Civil rights laws prohibiting discrimination almost exclusively use preponderance of the evidence as the standard of proof.  Most significantly, the Office of Civil Rights (OCR) investigations of schools for alleged violations of their obligations under civil rights laws (including Title IX), and litigation against educational institutions alleging violations of Title IX, use a preponderance of the evidence standard. Other educational civil rights statutes such as Title VI of the Civil Rights Act of 1964 (which prohibits race discrimination) use a preponderance of the evidence standard. In addition Title VII, which prohibits discrimination including sexual harassment, uses a preponderance standard.[13] This is also the standard applied to “erroneous outcome” cases brought by male plaintiffs suing their schools under Title IX for unjust disciplinary action after being held responsible for sexual assault.  As properly noted by one expert, “To require complainants in University disciplinary processes to prove a sexual assault by clear and convincing evidence but permit disciplined male plaintiffs to succeed on a reverse discrimination claim under the preponderance standard, would create a powerful disincentive for a school to ever decide a close case in favor of a complainant.”[14]

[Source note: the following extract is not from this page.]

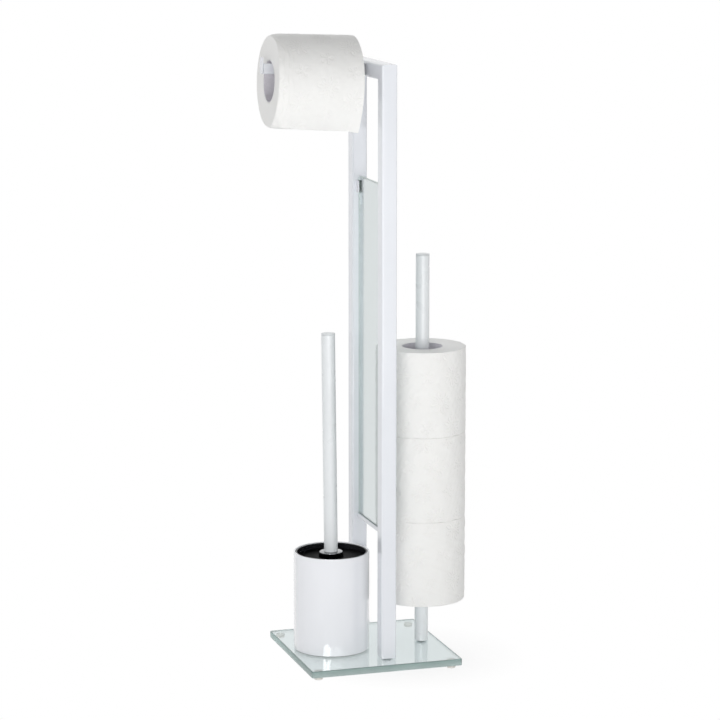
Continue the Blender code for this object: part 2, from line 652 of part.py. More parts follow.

The preponderance standard generally applies to all civil actions, including civil enforcement actions.  See, e.g., SEC v. Posner, 16 F.3d 520, 521 (2d Cir. 1994) (SEC must prove securities law violations by a preponderance of the evidence in civil enforcement actions); EEOC v. Gaddis, 733 F.2d 1373, 1379 (10th Cir. 1984) (EEOC must prove employment discrimination claim by a preponderance of the evidence in civil enforcement actions).

The preponderance standard is also broadly applicable in federal administrative proceedings, even in cases involving the imposition of serious sanctions.  See, e.g., Steadman v. SEC, 450 U.S. 91 (1981) (holding that the preponderance standard of review applies to SEC proceeding involving the imposition of “severe sanctions” which permanently barred petitioner from practicing his profession and forced him to divest an investment at a substantial loss); Valmonte v. Bane, 18 F.3d 992, 1003–05 (2d Cir. 1994) (concluding that the preponderance standard applies to administrative proceeding concerning the publication of names of suspected child abusers on central registry).

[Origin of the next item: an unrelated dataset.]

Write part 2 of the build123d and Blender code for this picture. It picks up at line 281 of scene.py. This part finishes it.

When a school uses one standard for adjudicating accusations against students who commit violent acts of a non-sexual nature or who engage in non-sex-related discriminatory conduct, but adopts a higher standard for sexual harassment and assault, the school improperly differentiates between similarly serious campus misconduct and makes it more difficult to hold perpetrators of sexual assault or harassment accountable. We can fathom only one reason why such a differentiation would be permitted, i.e., it is based on the false premise that sexual assault victims are more likely to be untruthful. If promulgated, the proposed regulation will continue, if not in fact then certainly in appearance, the long and misguided history of treating sexual harassment and assault complaints different from other misconduct. As noted by one scholar, “The law’s traditional approach to sexualized violence treated women as inherently untrustworthy and men as not only presumptively innocent, but especially in need of protection from false allegations.”[15]

The proposed regulations single out sexual harassment and sexual violence on campus as the only civil rights violations not able to be proven by preponderance of the evidence. Cases involving sexual harassment and assault require the same evidence gathering, testimony of witnesses, and credibility assessments required by any other misconduct investigation. To treat such cases distinctly serves only to reinforce false prejudices and to discriminate against women.  This is inherently unfair and inequitable.

CONCLUSION

The Education Department’s proposed rules raise significant legal concerns for institutions, and will result in costly and time-consuming litigation for New York institutions. For the above reasons, we oppose the implementation of these regulations and request that they be withdrawn.

Thank you for the opportunity to submit comments on the NPRM.

Respectfully,

Sex & Law Committee
Mirah E. Curzer, Co-Chair
Melissa S. Lee, Co-Chair


Footnotes

[1] §106.45 (b) (2) and §106.45 (b) (3) of the proposed Title IX regulations; New York Education Law Article 129-B.

[2] NY Education Law, § 6443.

[3] Governor Cuomo Orders Comprehensive Statewide Review of Compliance with “Enough Is Enough” Law to Protect Students from Sexual Assault on College Campuses,

 https://www.governor.ny.gov/news/governor-cuomo-orders-comprehensive-statewide-review-compliance-enough-enough-law-protect. (All websites cited in this letter were last visited on January 30, 2019.)

[4] §106.45 (b) (2) and §106.45 (b) (3) of the proposed Title IX regulations.

[5] NY Education Law §6446 (1)(d).

[6] NY Education Law §6446(1)(d).

[7] The proposed regulations require a live hearing for formal complaints made in institutions of higher education. In elementary and middle schools, a live hearing is not required, and parties may submit written questions directed toward credibility, which may be asked by the recipient (the school) of the Title IX complaint. See also Matter of Haug v. State University of New York Potsdam, 32 N.Y.3d 1044 (2018) (noting that hearsay is an acceptable form of evidence on which the decision maker can rely, in the context of a Title IX administrative hearing).

[8] Matter of Jacobson v. Blaise, 157 AD3d 1072, 1076, (3d Dep’t. 2018).

[9] §106.45(b)(3)(vii) of the proposed Title IX Regulations.

[10] §106.45(b)(3)(vii) of the proposed Title IX Regulations.

[11] NY Education Law §6444(5)(c)(i).

[12] §106.45(b)(2) of the proposed Title IX Regulations.

[13] Title IX & the Preponderance of the Evidence: A White Paper (Aug. 7, 2016), https://www.feministlawprofessors.com/wp-content/uploads/2016/08/Title-IX-Preponderance-White-Paper-signed-8.7.16.pdf.

[14] Id.

[15]E.g. Lynn Henderson, Rape and Responsibility, 11 LAW & PHIL.127 (1992).